Introduction: Atrial fibrillation (AF) is the most common sustained arrhythmia. The characteristics of AF relating to the duration, frequency, and burden of paroxysmal AF remains unclear. These characteristics have not been explored in a large real-world population free of implantable devices.
Hypothesis: There is wide inter-individual heterogeneity in the characteristics of paroxysmal AF events.
Methods: We analyzed the results from 13,350 de-identified individuals documented to have paroxysmal AF during clinically-indicated continuous rhythm monitoring with a wearable, single-lead ECG patch monitor.
Results: The median duration of monitoring was 12.3 days [IQR 7.3-13.6]. A total of 3,711,422 discrete episodes of AF were documented, with a median of 2.9 episodes/day [IQR 0.7-12.5]. The median duration of all episodes of AF was 6 seconds [IQR 3-39], whereas the median (IQR) duration of the episode of maximal duration for each individual was 7.0 hours [IQR 2.3-17.3]. The median overall proportion of time in AF was greater in men than in women (10.4% vs. 7.8%, p=1.4 x 10-14) and increased with age in women (p=0.01), but not in men (p=0.24).

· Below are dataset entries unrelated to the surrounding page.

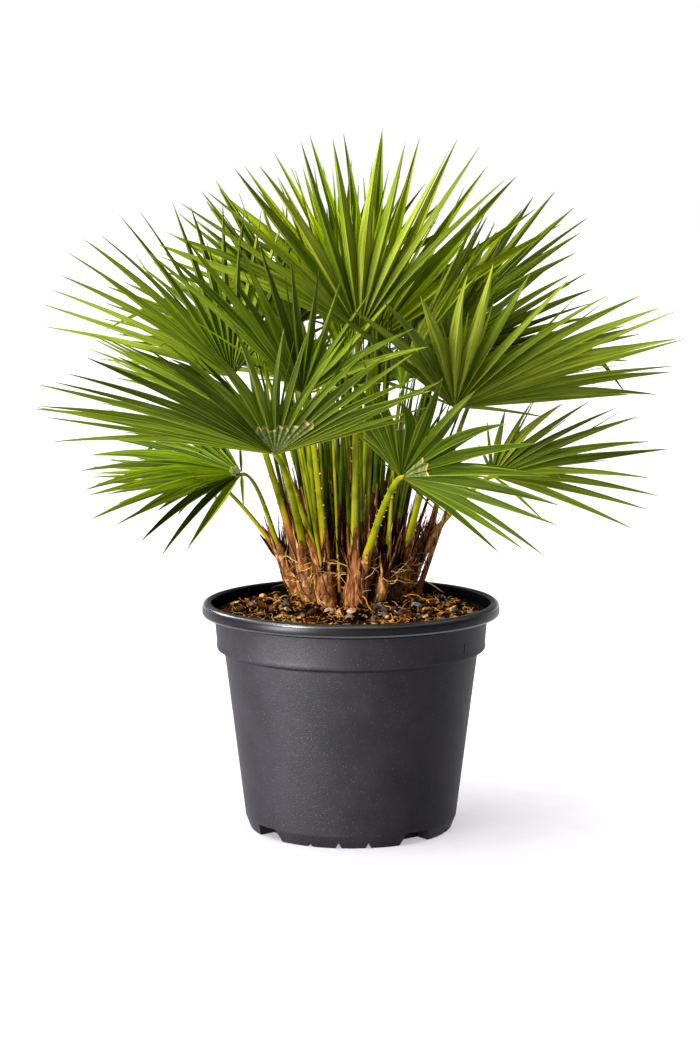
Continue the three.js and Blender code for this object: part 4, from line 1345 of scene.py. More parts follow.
class Fan:
    """The rule that every point of one leaf's blade follows, and the batch that gathers them."""

    def __init__(self, name, leaf, chance):
        self.name = name
        self.along, self.normal, self.across = aim_of(leaf)
        self.hub = Vector(leaf["hub"]) * MM
        self.longest = leaf["length"] * MM
        self.broad, self.taper = BROAD.get(name, USUAL_BROAD)
        self.fall = leaf["fall"]
        self.droop = leaf["droop"]
        self.count = round(leaf["leaflets"] * FINER.get(name, USUAL_FINER))
        low, high = (radians(f) for f in leaf["fan"])
        self.low = low
        self.half = (high - low) / self.count / 2
        self.cup = radians(leaf["cup"])
        self.shares = [SPLIT] + [chance.uniform(*PARTING) for _ in range(self.count - 1)] + [SPLIT]
        self.batch = Batch()
        self.ids = ({}, {})         # numbers of the web's points, upper side and underside
        self.greens = []

    def angle(self, k):
        """The middle angle of leaflet k."""
        return self.low + self.half * (2 * k + 1)

    def joint(self, k):
        """The angle between leaflets k - 1 and k."""
        return self.low + self.half * 2 * k

    def directions(self, angle):
        """The ways out along the fan and sideways at an angle."""
        return (self.along * cos(angle) + self.across * sin(angle),
                self.across * cos(angle) - self.along * sin(angle))

    def length(self, angle):
        """How long the fan is at an angle."""
        return self.longest * (1 - self.fall * (angle / FULL_FALL) ** 2)

    def split(self, k):
        """How far from the hub leaflets k - 1 and k part."""
        return self.shares[k] * self.length(self.joint(k))

    def half_width(self, out):
        """Half the width that a pleat takes up at a distance from the hub."""
        return out * cos(self.cup) * tan(self.half)

    def spot(self, angle, out, full, sideways=0.0, lift=0.0):
        """A point of the leaf at an angle and a distance, sunk by its length."""
        ahead, aside = self.directions(angle)
        place = self.hub + ahead * out * cos(self.cup) + aside * sideways
        place += self.normal * (out * sin(self.cup) + lift)
        return place - UP * (self.droop * out * out / full)

    def pleat(self, k, column, out):
        """A point of the pleated skin of leaflet k at a distance."""
        wide = self.half_width(out)
        angle = self.angle(k)
        full = self.length(angle + column * self.half)
        return self.spot(angle, out, full, column * wide, abs(column) * wide * tan(PLEAT))

    def web_points(self):
        """Adds the points of the joined part, upper side and underside of each leaflet in turn."""
        for k in range(self.count):
            for under, ids in enumerate(self.ids):
                for row in WEB_ROWS:
                    for column in COLUMNS:
                        key = web_key(k, row, column)
                        if key in ids:
                            continue
                        ends = [between(HUB_RADIUS, self.split(k + side), row) for side in (0, 1)]
                        out = between(*ends, (column + 1) / 2)
                        place = self.pleat(k, column, out)
                        if under:
                            place -= self.normal * THICKNESS[abs(column)]
                        ids[key] = self.batch.point(place, (2 * k + column) * VEINS, out)

    def web_line(self, under, k, row):
        """The numbers of the web's points across leaflet k at a row."""
        return [self.ids[under][web_key(k, row, column)] for column in COLUMNS]

    def free(self, k, how):
        """Rows of points of the free part of leaflet k, upper side and underside, and its tip."""
        angle = self.angle(k)
        full = self.length(angle)
        starts = (self.split(k), self.split(k + 1))
        middle = sum(starts) / 2
        reach = full * how["length"] - middle
        ahead, aside = self.directions(angle)
        tops, lows, places = [], [], []
        for t in (0.0,) + FREE_ROWS + (1.0,):
            turn = Matrix.Rotation(how["twist"] * t, 3, ahead)
            over, up = turn @ aside, turn @ self.normal
            slope = between(PLEAT, CLOSED, min(1.0, t * CLOSING) * how["close"])
            drift = aside * tan(how["curve"]) * t ** CURVE_POWER
            drift += self.normal * tan(how["tilt"]) * t ** TILT_POWER
            drift = (drift - UP * how["sag"] * t * t) * reach
            top, low = [], []
            for column in COLUMNS:
                begin = between(*starts, (column + 1) / 2)
                out = between(begin, middle + reach, t)
                wide = self.half_width(begin) / cos(PLEAT) * (1 - t ** self.taper)
                wide *= 1 + (self.broad - 1) * min(1.0, t * BROADENING)
                centre = self.spot(angle, out, between(self.length(angle + column * self.half), full, t))
                place = centre + over * column * wide * cos(slope)
                place += up * abs(column) * wide * sin(slope) + drift
                top.append(place)
                low.append(place - up * THICKNESS[abs(column)] * (1 - TIP_THIN * t))
            if t < 1:
                tops.append(top)
                lows.append(low)
                places.append(middle + reach * t)
        tip = top[MIDDLE]
        if how["kink"]:
            fold_over(tops, lows, tip, aside, how)
        return tops, lows, tip, places


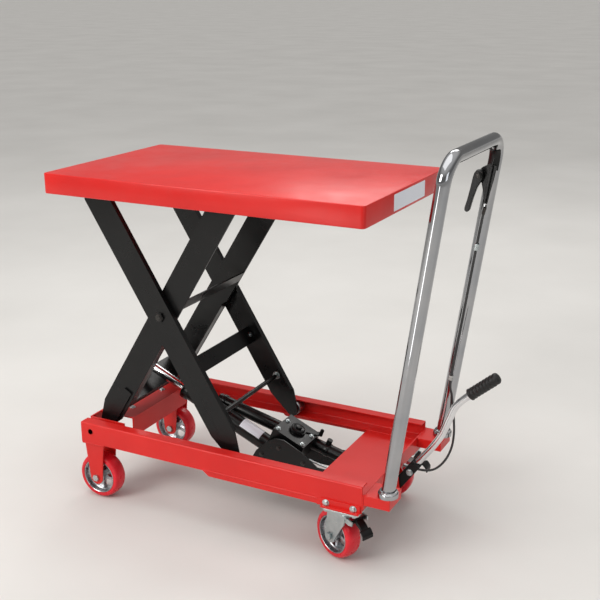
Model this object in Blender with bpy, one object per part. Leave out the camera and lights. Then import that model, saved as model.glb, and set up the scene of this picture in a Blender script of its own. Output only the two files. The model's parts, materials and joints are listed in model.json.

Forty percent (40%) of individuals showed nominally significant (p<0.05) differences in AF duration variance compared to the population as a whole (p<2.2 x 10-16); 61% of these individuals demonstrated lower inter-individual variation (p<2.2 x 10-16). Across all individuals, the number of total AF episodes was inversely associated with maximum episode duration (p=7.4 x 10-14) suggesting at least two patterns or subtypes of the disease: one characterized by many short episodes and the other by fewer, longer episodes.
Conclusions: Individuals with paroxysmal AF exhibit a wide range of duration, frequency, and burden of AF. Multiple subtypes of the disease, related to these characteristics, are likely to exist. Understanding the characteristics of paroxysmal AF and relationship to adverse outcomes may be important for improved clinical care.